Monday, March 7, 2011

Black Ice: Q&A with David Blackwood out in Today's Post


Last month, as his first major museum retrospective opened at the Art Gallery of Ontario in Toronto, I had the pleasure of chatting in person with David Blackwood. Blackwood is known, of course, for his dramatic prints of Newfoundland. Today, the National Post published my condensed Q&A with him. An excerpt:

Q: You're known for beautiful homages to Newfoundland--but you live in Ontario. Why?

A: Well, I was born in Newfoundland. I grew up there, went to school, graduated knowing that there was such a place as the Ontario College of Art. This was before the time of community colleges--no art school in Newfoundland.

So it seemed logical I would come to Toronto. When I was in my first year at college, it was impressed on students that it was important to have a subject, so that there'd be some purpose in what you're doing. Of course, even as a child I was very interested in drawing and painting. And with a subject: the local landscape. There's some of my teenage works in this exhibition--portraits of people in the community. This was disrupted at the college for a time because you were doing still life, things typical of an art school. But in my graduating year I was given a big one-man show. It was all mummers and sealers.

Q: Today, Newfoundland's tourism image is colourful and bright. Your images are just as stunning, but they're very dark. Why?

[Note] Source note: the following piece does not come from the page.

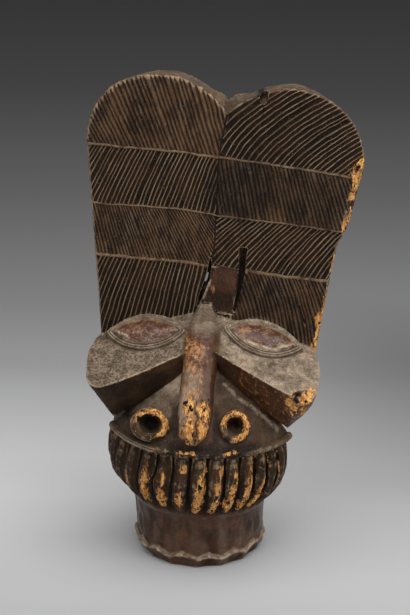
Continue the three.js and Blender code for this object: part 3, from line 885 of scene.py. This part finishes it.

A: To begin with: Northeast coast of Newfoundland. Very pleasant in the summer--beautiful, sublime. In the winter . [makes fearful expression]. November, December, January, February, March, April, May, June: winter. Really severe. Then you have a pleasant period, July and August. But you can't count on it. You might wait until September, October where you have incredible sun every day. But never ever--summer or winter--without wind. We had one book in the house, the Family Bible, illustrated in black and white by Gustave Doré. Very dramatic images of very dramatic stories. So there was an influence there. It was only when my father passed away and I inherited this bible that I really became aware of it. I'd grown up looking at these images: Christ walking on the sea of Galilee, the fall of Babylon and Jericho, the ark on top of Mount Ararat.

Q: Your work often conjures biblical themes, especially your famous Fire Down on the Labrador. What inspired it?

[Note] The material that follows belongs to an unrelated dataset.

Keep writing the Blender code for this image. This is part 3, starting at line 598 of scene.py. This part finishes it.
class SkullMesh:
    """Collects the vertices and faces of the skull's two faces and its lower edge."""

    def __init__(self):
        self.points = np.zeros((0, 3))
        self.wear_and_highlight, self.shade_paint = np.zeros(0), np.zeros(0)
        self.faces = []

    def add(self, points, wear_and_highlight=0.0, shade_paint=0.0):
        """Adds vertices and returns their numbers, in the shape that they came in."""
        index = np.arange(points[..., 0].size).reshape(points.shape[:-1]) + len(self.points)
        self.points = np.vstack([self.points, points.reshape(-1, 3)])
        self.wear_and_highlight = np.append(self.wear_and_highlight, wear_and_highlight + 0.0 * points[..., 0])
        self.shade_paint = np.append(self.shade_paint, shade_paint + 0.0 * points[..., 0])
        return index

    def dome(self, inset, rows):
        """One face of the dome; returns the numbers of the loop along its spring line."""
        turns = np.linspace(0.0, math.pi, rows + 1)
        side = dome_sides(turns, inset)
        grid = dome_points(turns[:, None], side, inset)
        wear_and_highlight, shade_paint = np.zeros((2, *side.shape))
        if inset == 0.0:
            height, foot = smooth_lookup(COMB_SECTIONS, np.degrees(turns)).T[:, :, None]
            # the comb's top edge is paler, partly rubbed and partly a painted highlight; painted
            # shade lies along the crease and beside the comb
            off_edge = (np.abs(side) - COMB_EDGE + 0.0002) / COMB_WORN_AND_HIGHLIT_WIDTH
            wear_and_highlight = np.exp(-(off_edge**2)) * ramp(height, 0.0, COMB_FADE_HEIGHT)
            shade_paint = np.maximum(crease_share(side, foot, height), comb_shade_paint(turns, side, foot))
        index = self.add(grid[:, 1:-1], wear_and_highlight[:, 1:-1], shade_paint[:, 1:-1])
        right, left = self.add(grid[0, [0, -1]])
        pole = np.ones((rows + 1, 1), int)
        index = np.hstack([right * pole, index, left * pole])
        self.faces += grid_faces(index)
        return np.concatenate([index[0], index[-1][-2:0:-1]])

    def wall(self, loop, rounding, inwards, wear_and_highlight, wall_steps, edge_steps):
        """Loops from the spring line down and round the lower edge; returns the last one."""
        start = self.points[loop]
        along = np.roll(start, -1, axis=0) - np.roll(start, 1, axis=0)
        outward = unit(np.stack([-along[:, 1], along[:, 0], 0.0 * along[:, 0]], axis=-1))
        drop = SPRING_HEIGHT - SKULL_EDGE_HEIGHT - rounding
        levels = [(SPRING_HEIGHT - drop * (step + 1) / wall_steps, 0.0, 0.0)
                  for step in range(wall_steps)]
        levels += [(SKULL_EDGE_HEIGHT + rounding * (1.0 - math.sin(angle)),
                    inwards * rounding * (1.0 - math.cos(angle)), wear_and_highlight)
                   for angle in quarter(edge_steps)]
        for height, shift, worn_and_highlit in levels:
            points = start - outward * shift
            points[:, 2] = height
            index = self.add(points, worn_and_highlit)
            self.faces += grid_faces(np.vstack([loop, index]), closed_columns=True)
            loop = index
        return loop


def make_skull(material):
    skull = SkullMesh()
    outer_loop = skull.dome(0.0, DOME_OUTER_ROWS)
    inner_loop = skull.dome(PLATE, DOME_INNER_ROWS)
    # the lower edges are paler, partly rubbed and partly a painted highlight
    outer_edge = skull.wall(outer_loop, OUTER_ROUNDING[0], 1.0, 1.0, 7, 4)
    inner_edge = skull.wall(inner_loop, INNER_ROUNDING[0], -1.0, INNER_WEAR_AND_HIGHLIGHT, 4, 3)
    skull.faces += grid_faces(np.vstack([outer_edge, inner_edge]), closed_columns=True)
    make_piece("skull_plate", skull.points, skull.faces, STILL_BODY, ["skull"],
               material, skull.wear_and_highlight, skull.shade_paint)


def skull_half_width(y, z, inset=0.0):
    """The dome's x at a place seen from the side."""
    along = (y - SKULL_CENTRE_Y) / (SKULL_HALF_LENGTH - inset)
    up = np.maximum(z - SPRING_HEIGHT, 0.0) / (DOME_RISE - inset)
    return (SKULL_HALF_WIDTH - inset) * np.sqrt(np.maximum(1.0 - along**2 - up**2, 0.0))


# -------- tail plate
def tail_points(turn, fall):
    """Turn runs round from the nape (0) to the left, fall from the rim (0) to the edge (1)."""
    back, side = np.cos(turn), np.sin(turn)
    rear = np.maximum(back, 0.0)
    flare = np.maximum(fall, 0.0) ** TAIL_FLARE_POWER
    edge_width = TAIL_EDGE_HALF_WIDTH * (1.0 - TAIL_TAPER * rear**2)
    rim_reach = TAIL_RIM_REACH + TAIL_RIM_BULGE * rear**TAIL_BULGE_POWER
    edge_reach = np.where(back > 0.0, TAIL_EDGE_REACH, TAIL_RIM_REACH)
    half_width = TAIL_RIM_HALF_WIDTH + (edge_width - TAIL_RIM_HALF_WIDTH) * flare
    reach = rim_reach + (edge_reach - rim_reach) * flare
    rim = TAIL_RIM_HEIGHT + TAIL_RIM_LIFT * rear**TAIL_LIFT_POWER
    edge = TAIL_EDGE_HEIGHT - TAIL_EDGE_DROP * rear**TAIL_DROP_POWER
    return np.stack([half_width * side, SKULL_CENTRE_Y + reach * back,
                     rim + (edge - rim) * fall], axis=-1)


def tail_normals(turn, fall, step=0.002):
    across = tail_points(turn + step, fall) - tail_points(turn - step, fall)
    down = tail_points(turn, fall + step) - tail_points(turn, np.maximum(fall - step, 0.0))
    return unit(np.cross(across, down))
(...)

A: You know, initially I was thinking of the idea of schooners and the fear of fire. The only thing they were afraid of was fire. The wind, the ice, the tide -all seemed to be manageable. But you would never go to sleep at night until you'd made sure that there were no glowing embers in the stove. Consequently, there were only short periods in the galley where the cook was working you'd have short periods of comfort. The rest of the time it would be tremendously damp and cold. That image is open to all sorts of interpretation. I got a phone call from a student at the University of Texas. He was taking a class and the professor was using this image to convey some philosophy of humanity and makeup of the universe, which had to do with man, bird, beast, fish, water, fire, ice. Everything, according to this particular person, was in that one image.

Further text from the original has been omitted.